L'héritière du géant des cosmétiques L'Oréal, Liliane Bettencourt, nie avoir donné de l'argent à Nicolas Sarkozy pour la campagne présidentielle de 2007 et se dit prête à la «guerre nucléaire» avec sa fille qui la menace d'une tutelle, dans des entretiens à la presse dimanche.

Mme Bettencourt, 88 ans, a été au coeur d'une tentaculaire affaire politico-fiscale à l'été 2010, née d'un conflit familial qui a débordé sur le terrain politique et conduit au départ de l'ex-ministre Eric Woerth pour des soupçons de conflits d'intérêts et de financement illégal.

Début septembre, un livre-brûlot de deux journalistes du Monde a relancé cette affaire: une magistrate y accuse le pouvoir d'avoir fait pression sur des témoins qui auraient vu Nicolas Sarkozy recevoir des sommes d'argent en liquide de la famille Bettencourt pour financer sa campagne de 2007. Des accusations rejetées comme «mensongères» par l'Elysée.

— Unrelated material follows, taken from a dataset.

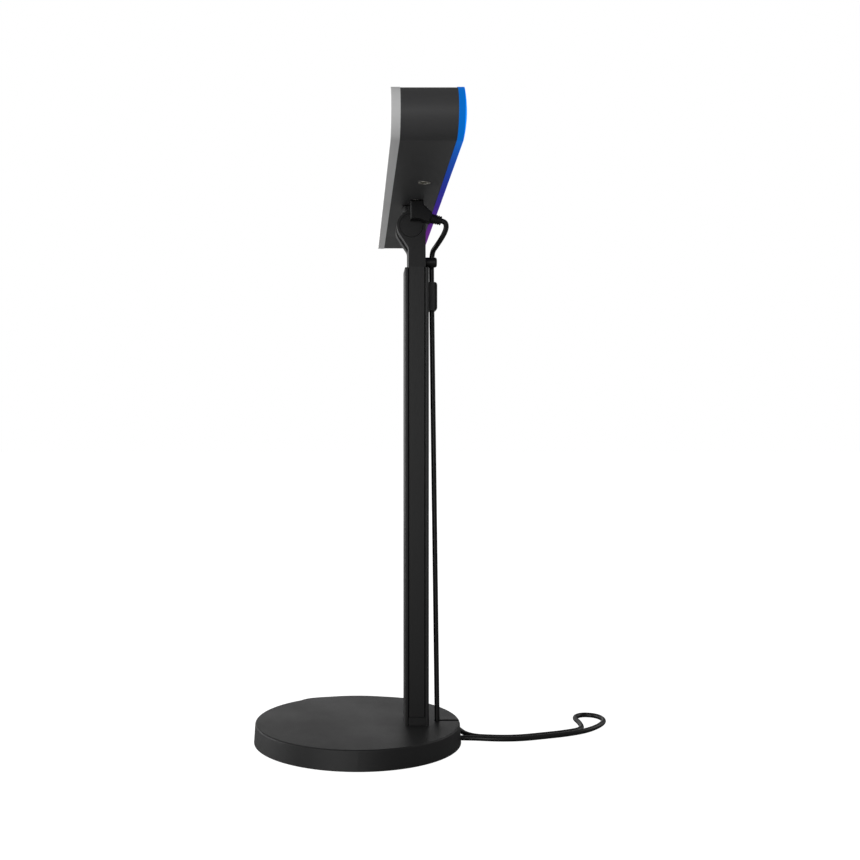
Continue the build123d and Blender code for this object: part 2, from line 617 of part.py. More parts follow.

Interrogée sur la chaîne de télévision M6 pour savoir si elle n'avait jamais donné d'argent à M. Sarkozy en 2007, Mme Bettencourt répond: «Franchement, non».

«Pourquoi voulez-vous que je lui en donne?», avait-elle dit peu avant. «Pour financer sa campagne», avait alors relancé le journaliste. «Non, mais alors, il y a belle lurette avant, alors, quand il était jeune homme», avait-elle répondu, comme déroutée par la question.

En dépit des démentis de la présidence, l'affaire avait suffisamment embarrassé le pouvoir pour qu'il ait fait surveiller les communications d'un journaliste du Monde enquêtant sur ce dossier et celles de sa source. Des pratiques dénoncées par l'opposition socialiste.

L'héritière, première actionnaire de L'Oréal et troisième fortune française, promet par ailleurs de «beugler» si elle est placée sous tutelle, alors qu'un juge doit décider mardi de placer ou non sous mesure de protection Mme Bettencourt, qui souffre d'une maladie cérébrale.

Son avocat Me Jean-René Farthouat affirme, au Journal du dimanche (JDD) et à l'AFP, qu'elle est est prête à la «guerre nucléaire» avec sa fille Françoise, à l'origine de cette demande, et veut révoquer l'accord passé avec elle fin 2010 et censé mettre un terme au déchirement familial.

Ce différend avait trouvé son origine dans des procédures lancées par Françoise Bettencourt-Meyers, fille unique de la milliardaire. Celles-ci visaient l'écrivain-photographe François-Marie Banier qu'elle accusait d'avoir abusé de la faiblesse de sa mère pour obtenir près d'un milliard d'euros de dons en assurances-vie et en tableaux dans les années 1990 et 2000.

Après un accord de réconciliation très médiatisé conclu en décembre dernier, la guerre entre mère et fille avait repris en juillet, lorsque Françoise Bettencourt-Meyers avait déposé une nouvelle requête en justice, accusant le mandataire financier de sa mère de conflit d'intérêt.

Liliane Bettencourt avait répliqué en conseillant à sa fille, «un peu dérangée», de «voir un psy».

«J'ai vu Liliane Bettencourt vendredi, et elle est partisane de la guerre nucléaire. Mais nous attendons un peu avant d'engager des actions», a déclaré à l'AFP Me Farthouat.

Le patrimoine de Mme Bettencourt est scruté de près par le pouvoir politique qui s'inquiète d'une éventuelle prise de contrôle étrangère de L'Oréal, dont le géant suisse Nestlé est, avec près de 30% du capital, le deuxième actionnaire.